Through the GSPA, student researchers from Cornell University, the University of Chicago, the University of Edinburgh, and the University of Cambridge worked over the summer and autumn of 2020 to create a database revealing the climate policy commitments of 193 countries.

 

The teams from each university first conducted initial research on areas of climate policy, proposing 13 possible policy areas. Researchers voted, selecting Energy Production, Agriculture, Environmental Extraction of Fossil Fuels (hereinafter Extraction), Environmental Justice, and Emissions Reporting as the five most important topic areas. The areas were then reduced to four, as it was determined that an environmental justice lens should be incorporated throughout our data collection where quantifiably possible, rather than be siloed separately.

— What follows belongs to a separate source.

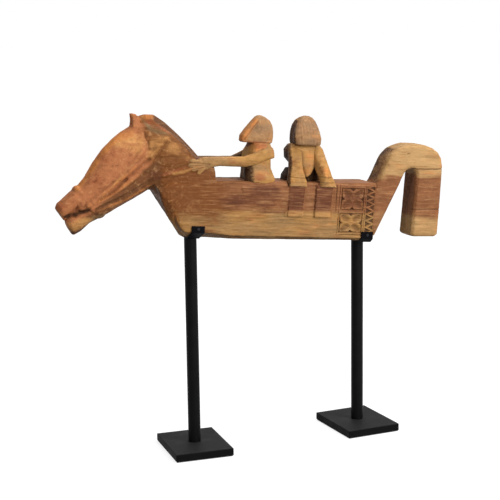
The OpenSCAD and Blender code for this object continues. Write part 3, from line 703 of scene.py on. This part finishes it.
def round_panels(local):
    """The near side round the carved panels, whose faces are split."""
    x, y, z = local.T
    return (x > 488) & (x < 650) & (y < -62) & (z > 8) & (z < 200)


def carve_horse(mesh, local, normal):
    """Panels, lines of the head and tool marks, and the chest's near corner drawn forward."""
    x, y, z = local.T
    near = ramp(-y, 52, 62) * (x > 480)
    depth, cut = panel_relief(x, z)
    depth, cut = depth * near, cut * near
    lift, recess_shade = head_relief(local, normal)
    plain = depth < 0.2
    lift += (chisel(local, TOOL_DEPTH, TOOL_SIZE, seed=1)
             + WAVE_DEPTH * noise_of(local, WAVE_SIZE, seed=3, stretch=1.5) + TAKEN_OFF) * plain
    lift += JAW_TAKEN_OFF * fade(x, -150, -110) * fade(z + 0.55 * x, -110, -40) * ramp(x, -450, -400)
    moved = to_shared(local) + normal * ((lift - depth) * MM)[:, None]
    # the chest's near corner runs close to its outline towards the foot
    reach = np.interp(z, CHEST_Z, CHEST_REACH)
    front = np.interp(z, CHEST_FRONT_Z, CHEST_FRONT_X)
    on = ramp(-y, 0, 58) * fade(x, front, front + 120) * (x > -200)
    moved[:, 0] -= MM * reach * on
    write_points(mesh, moved)
    # painted shade in the panels' hollows and in the creases of the head
    set_cavity(mesh, np.maximum(cut, recess_shade))


def marks(tint, local):
    """The strongest of the spots, stripes and patches of this tint at each vertex."""
    x, _, z = local.T
    fields = [strength * spot(local, *place) for strength, *place in HORSE_SPOTS.get(tint, ())]
    fields += [strength * path_depth(points, width, x, z)
               for strength, width, points in HORSE_STRIPES.get(tint, ())]
    fields += [strength * patch(local, points, soft)
               for strength, soft, points in HORSE_PATCHES.get(tint, ())]
    return strongest(*fields)


def horse_tint(local, normal):
    x, y, z = local.T
    legs = ((x > 313) & (x < 372) | (x > 412) & (x < 475)) * (z < 190) * (y < 0)
    feet = legs * fade(z, 94, 104) * (z > 76)
    # painted shade on the chest's front, which faces away from the lamps, and on the downward faces of the
    # underside
    chest = ramp(-normal[:, 0], 0.60, 0.90) * (z < 165) * (x > -160) * (x < 60)
    underside = ramp(-normal[:, 2], 0.3, 0.8) * (z < 30)
    return {"calm": fade(x + 0.3 * (z - 187), -120, 0),
            "neck": fade(x + 0.35 * (z - 187), 0, 150) * (0.26 + 0.74 * ramp(z, 35, 120)),
            "cheek": fade(x + 0.25 * (z - 187), -190, -120),
            "jaw": fade(x + 0.1 * z, -130, -90) * fade(z - 0.86 * (x + 262), 140, 176) * 0.85,
            "tan": np.maximum(marks("tan", local), feet * 0.36),
            "orange": marks("orange", local),
            "red": marks("red", local),
            "mane": ramp(path_depth(MANE_LINE, MANE_LINE_WIDTH, x, z), 0.30, 0.75),
            "moss": marks("moss", local),
            "purple": np.maximum(marks("purple", local), legs * ramp(z, 96, 108) * 0.85),
            "shade": np.maximum(chest * 0.7, underside * 0.6)}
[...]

The teams wrote summary briefs on each of the four topic areas following  in-depth investigations, including background information on extractive practices, definitions and terms, country-level policies, and international agreements, with the goal of turning the deep-dive investigations into multiple research columns to comprise the database. 

 

After writing the deep-dives, each team contributed to the development of the database, with a mixture of columns to be filled out by researchers and columns to be filled using external sources. All researchers filled out the information for 10 countries into a database of 194 different columns, excluding the “Characteristics” section pulled from external sources, encompassing all 4 topic areas. Many columns in the database were kept to simplified, broad metrics to account for measurement and reporting discrepancies between countries. For example, future energy mix is not quantified but instead noted as a simple ‘increase’, ‘decrease’ or ‘maintain’ for ease of data collection. Additionally, in the Extraction section, policies for fracking and gas flaring are noted simply as a policy present or absent dichotomy. Characteristics data for each country adds to our data by providing context for the development status of each country (i.e. annex status in the UNFCCC, urban population, GDP per capita, GINI), and the corruption perception index provides a context for how much government-published data can be taken for face-value.